What really bothers me is how most of the fandom thinks Killer is the only thing that makes Abaranger worthwhile, when...I'm sorry, he's not. Abaranger has a lot of other things going for it, a great cast of heroes, a quirky, self-aware sense of humor, and a love story between a hero and villainess that works better than Jetman's. Nakadai could've been awesome, but the show was just too afraid. I mean, you obviously don't need Nakadai running around and slitting people's throats in his spare time, but...stick to what you're claiming this character is, and don't be afraid to shake him up a bit. They introduce him as this terrifying idea of a psychopath with transforming capabilities, one who there's no way he'll "turn good" and end up joining the team...and he does just that. It's like the show was just catering to the fans who worshipped the character, and discarding what was best for the story. I always found it interesting that head writer Naruhisa Arakawa wasn't the one responsible for the arc where Nakadai "turns good," it was instead secondary writers Shou Aikawa and Atsushi Maekawa. Makes me wonder if Arakawa realized how dishonest it was to the story and wasn't interested in writing it. Imagine if Kuuga ended with Godai and Dagaba shaking hands and making snowmen, that's practically what Abaranger does.
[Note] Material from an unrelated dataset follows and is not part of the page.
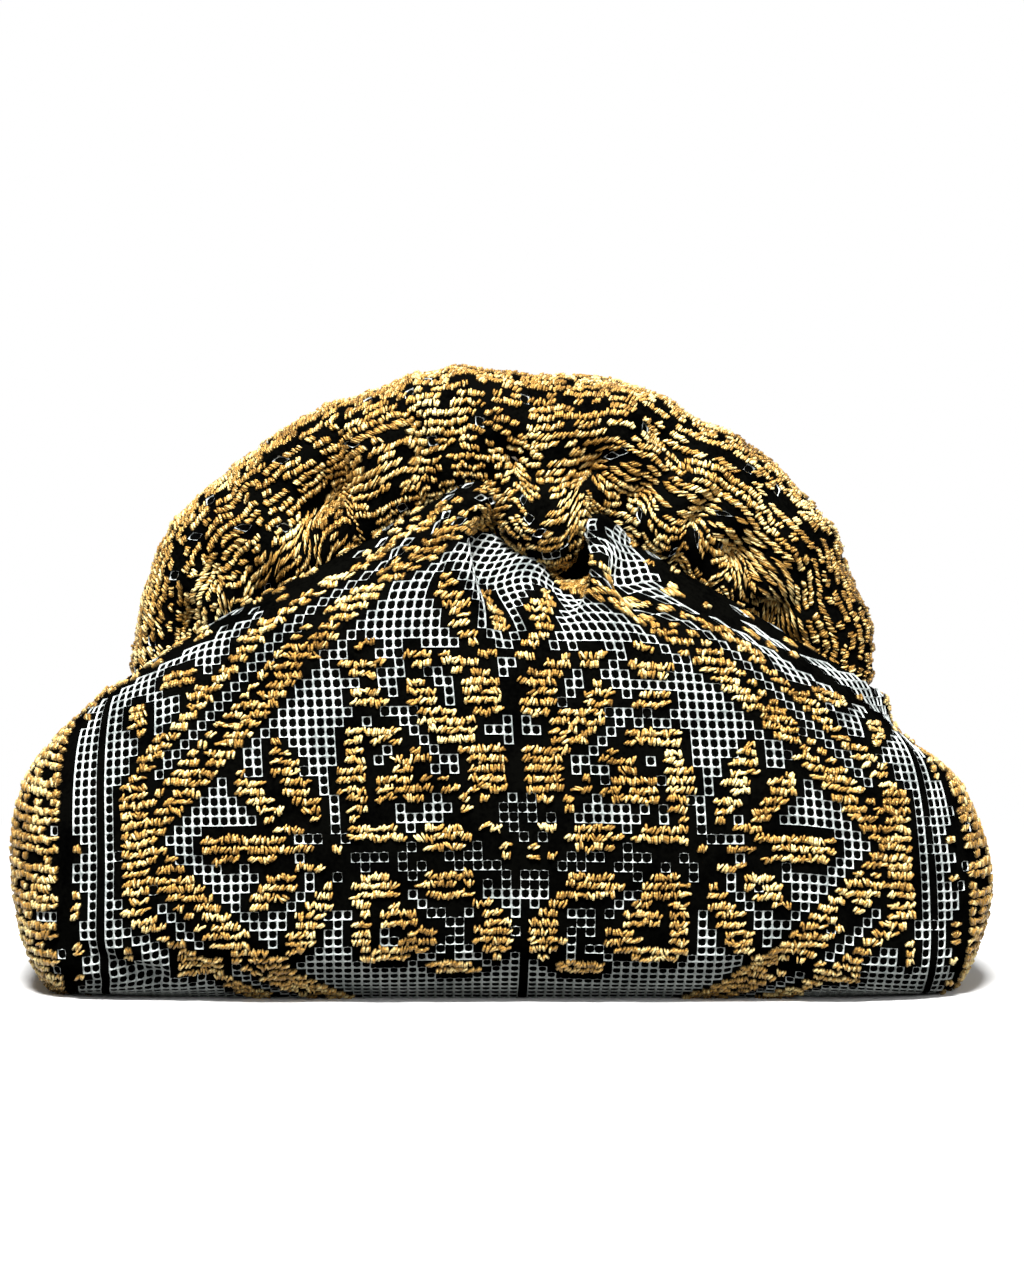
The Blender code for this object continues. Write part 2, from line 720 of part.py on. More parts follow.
def turn_round(objects):
    """Mirrors pieces of the front half in Y, so that they serve at the rear."""
    for obj in objects:
        obj.scale = (1.0, -1.0, 1.0)
        obj.location = (obj.location[0], -obj.location[1], obj.location[2])


def add_frame_half(half, front):
    before = set(bpy.data.objects)
    add_bow(half, front)
    add_padding(half, front)
    add_magnets(half)
    made = [obj for obj in bpy.data.objects if obj not in before]
    if not front:
        turn_round(made)
    surface = front_cover_surface() if front else rear_cover_surface()
    cloth_piece(f"{half}_frame_cover", surface, CLOTH, brocade(), mirrored=not front)


def add_hinge(side, sign):
    outer = ear_place(True) + 0.5 * EAR_THICKNESS + GAP
    inner = ear_place(False) - 0.5 * EAR_THICKNESS - GAP
    profile = (
        (inner - RIVET_HEAD, 0.0),
        (inner - RIVET_HEAD, 0.7 * RIVET_HEAD_RADIUS),
        (inner - 0.5 * RIVET_HEAD, RIVET_HEAD_RADIUS),
        (inner, RIVET_HEAD_RADIUS),
        (inner, RIVET_RADIUS),
        (outer, RIVET_RADIUS),
        (outer, RIVET_HEAD_RADIUS),
        (outer + 0.5 * RIVET_HEAD, RIVET_HEAD_RADIUS),
        (outer + RIVET_HEAD, 0.7 * RIVET_HEAD_RADIUS),
        (outer + RIVET_HEAD, 0.0),
    )
    turned(f"{side}_hinge_rivet", profile, sign, plated_steel())
    middle = 0.5 * (ear_place(True) + ear_place(False))
    low, high = middle - 0.5 * WASHER_THICKNESS, middle + 0.5 * WASHER_THICKNESS
    hole = RIVET_RADIUS + GAP
    ring = ((low, hole), (low, WASHER_RADIUS), (high, WASHER_RADIUS), (high, hole))
    turned(f"{side}_hinge_washer", ring, sign, plated_steel(), closed=True)


def main():
    for obj in list(bpy.data.objects):
        bpy.data.objects.remove(obj)
    add_body()
    add_lining()
    add_pocket()
    add_frame_half("front", True)
    add_frame_half("rear", False)
    for side, sign in SIDES.items():
        add_hinge(side, sign)


main()
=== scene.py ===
import math

import bpy
import numpy as np
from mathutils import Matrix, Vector


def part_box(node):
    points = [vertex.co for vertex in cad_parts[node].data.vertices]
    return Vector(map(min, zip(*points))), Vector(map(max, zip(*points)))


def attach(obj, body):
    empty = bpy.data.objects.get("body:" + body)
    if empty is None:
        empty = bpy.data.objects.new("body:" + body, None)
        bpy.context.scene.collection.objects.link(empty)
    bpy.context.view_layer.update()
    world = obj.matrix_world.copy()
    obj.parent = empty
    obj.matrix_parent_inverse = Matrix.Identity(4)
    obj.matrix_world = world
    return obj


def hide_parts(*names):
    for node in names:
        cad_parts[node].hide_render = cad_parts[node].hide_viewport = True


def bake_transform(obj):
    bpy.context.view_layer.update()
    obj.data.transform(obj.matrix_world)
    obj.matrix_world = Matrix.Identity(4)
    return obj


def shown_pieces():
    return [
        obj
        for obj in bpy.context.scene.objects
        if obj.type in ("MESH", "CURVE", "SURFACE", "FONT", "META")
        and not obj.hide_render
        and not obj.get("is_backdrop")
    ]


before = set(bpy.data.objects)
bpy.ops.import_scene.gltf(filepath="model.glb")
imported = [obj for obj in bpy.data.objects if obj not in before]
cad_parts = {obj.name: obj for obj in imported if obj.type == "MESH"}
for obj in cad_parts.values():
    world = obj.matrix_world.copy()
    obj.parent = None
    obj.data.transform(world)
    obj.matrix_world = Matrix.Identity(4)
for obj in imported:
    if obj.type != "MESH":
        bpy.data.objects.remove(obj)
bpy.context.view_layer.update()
print("solids loaded")

# Small tools


def linear(hexColour):
    # sRGB hex to the linear values that Blender works in
    channels = [int(hexColour[k:k + 2], 16) / 255 for k in (1, 3, 5)]
    return [c / 12.92 if c <= 0.04045 else ((c + 0.055) / 1.055) ** 2.4 for c in channels] + [1.0]


def fill(tree, node, inputs):
    for name, value in inputs.items():
        if isinstance(value, bpy.types.NodeSocket):
            tree.links.new(value, node.inputs[name])
        else:
            node.inputs[name].default_value = value


def addNode(tree, kind, inputs=None, **settings):
    node = tree.nodes.new("ShaderNode" + kind)
    for name, value in settings.items():
        setattr(node, name, value)
    fill(tree, node, inputs or {})
    return node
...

|"Did you find the place OK? Oh, you just came over for sandwiches? Well, let's see what you said in your chat transcript..."|
And I know what the typical response to this is. "ZMOG, it's a kidz show, how psychotic did you want Nakadai to be?" How's about as psychotic as the writers claimed he was until they pussed out?
Bottom line: Abaranger was in desperate need of a serious, threatening villain like Nakadai, but his execution was all off, and they hired too young of an actor. The show devotes far too much time to him for the way the writers are too cowardly to stick to their guns.